Early homesteaders in the area included George Notley (March 21, 1896), his brother William F. Notley (May 8, 1901), Isaac N. Swetnam, who obtained a land patent for property along the Little Sur River and surrounding area on February 1, 1894. and Samuel L. Trotter (January 23, 1914).

Swetnam and Trotter worked for the Notley brothers, who harvested Redwood in the Santa Cruz area and expanded operations to include tanbark in the mountains around Palo Colorado Canyon. Swetnam married Ellen J. Lawson and bought the Notley home at the mouth of Palo Colorado Canyon for their residence. He also constructed two cabins and a small barn on his patent along the Little Sur River at the site of the future Pico Blanco Boy Scout camp.

G.C. Notley company’s purchased the schooner Confianza, and a second ship named the Acme from San Francisco to pick up cargo at Notley’s Landing, including 400 cords of tanbark destined for San Francisco in 1904.

The cabin at the mouth of Palo Colorado Canyon still stands. The side of the home facing Highway 1 used to be the rear of the building when the original wagon road ran on the eastern side of the building. William and Godfrey Notley built a landing to ship lumber and to receive goods at the location. It was used heavily between 1903 and 1907, and a small settlement grew up around it for a few years. But as the supply of readily harvestable tanbark and redwood dwindled, the doghole port was little used. It was abandoned in 1937 when Highway 1 was completed.

During Prohibition, a dance hall was located just south of the landing, "the wildest dance hall on the coast", according to Big Sur historian Jeff Norman. "During the Prohibition era, the landing served the needs of Carmel's drought-stricken populace. It was conveniently close, but just outside the effective limits of police scrutiny." The bar developed a notorious reputation, and "was frequented by the lime kiln workers, mainly Italians, and every Sunday morning dead Italians would be found in the woods."

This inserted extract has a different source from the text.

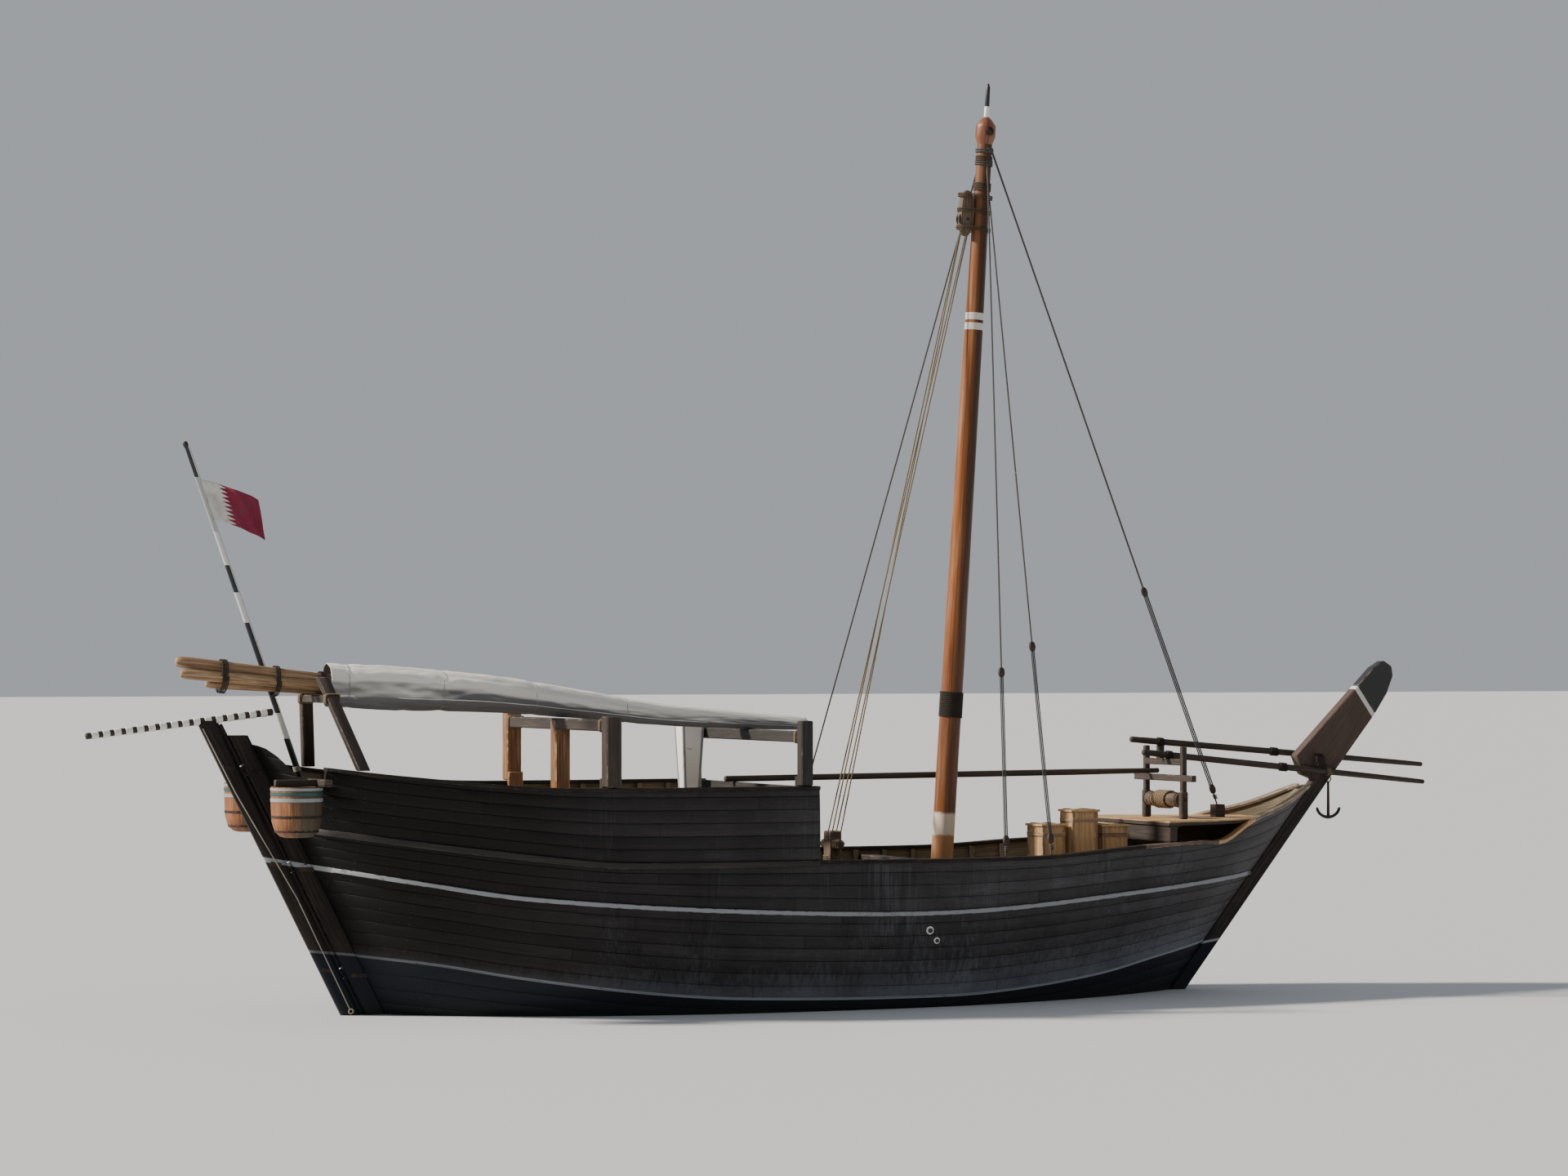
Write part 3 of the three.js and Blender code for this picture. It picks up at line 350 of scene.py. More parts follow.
# Bare, oiled and varnished timber: name, deep, middle and pale colours, worn colour, roughness from and to,
# how far edges wear and how dirty it is.
TIMBERS = (
    (
        "oiled_timber", (0.014, 0.009, 0.006), (0.036, 0.023, 0.015), (0.072, 0.047, 0.031),
        (0.14, 0.1, 0.07), 0.5, 0.8, 0.45, 0.5,
    ),
    (
        "wale_timber", (0.009, 0.007, 0.006), (0.02, 0.015, 0.012), (0.042, 0.031, 0.025),
        (0.07, 0.052, 0.042), 0.55, 0.8, 0.4, 0.5,
    ),
    (
        "weathered_timber", (0.055, 0.034, 0.021), (0.13, 0.083, 0.052), (0.22, 0.155, 0.105),
        (0.33, 0.26, 0.19), 0.6, 0.85, 0.6, 0.55,
    ),
    (
        "bright_timber", (0.12, 0.048, 0.016), (0.27, 0.12, 0.042), (0.43, 0.235, 0.1), (0.55, 0.38, 0.22),
        0.4, 0.65, 0.5, 0.4,
    ),
    (
        "spar_varnish", (0.105, 0.03, 0.012), (0.22, 0.072, 0.028), (0.33, 0.13, 0.055), (0.42, 0.24, 0.13),
        0.25, 0.5, 0.5, 0.35,
    ),
    (
        "bare_spar", (0.15, 0.082, 0.038), (0.38, 0.23, 0.115), (0.6, 0.42, 0.25), (0.66, 0.51, 0.35),
        0.5, 0.75, 0.5, 0.4,
    ),
    (
        "deck_boards", (0.13, 0.095, 0.062), (0.25, 0.19, 0.13), (0.38, 0.31, 0.23), (0.45, 0.39, 0.31),
        0.65, 0.9, 0.6, 0.6,
    ),
    (
        "box_boards", (0.36, 0.19, 0.072), (0.55, 0.335, 0.15), (0.66, 0.445, 0.235), (0.66, 0.5, 0.32),
        0.5, 0.75, 0.4, 0.2,
    ),
    # olive_timber is made paler than the wood, as painted sunlight on the planking's inner faces and the
    # timberheads, which lie in shade.
    (
        "olive_timber", (0.075, 0.055, 0.03), (0.17, 0.13, 0.07), (0.27, 0.215, 0.125), (0.34, 0.28, 0.19),
        0.55, 0.8, 0.5, 0.5,
    ),
)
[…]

Except for the Swetnam cabin, all of the buildings have burned or been dismantled. The concrete foundation of the hoist is still visible.

== Current use ==

In 2001, the Big Sur Land Trust bought the approximately 6 acre site 11 miles south of Carmel for just under $1 million from Rose Ulman, whose family had owned it for several decades. The trust received financial support from the Catherine L. and Robert O. McMahan Foundation, the Barnet J. Segal Charitable Trust, and the Robert V. Brown and Patricia M. Brown Monterey Fund. They announced they intended to open it to the public with hiking trails, although as of 2022 the site is still fenced and closed to the public.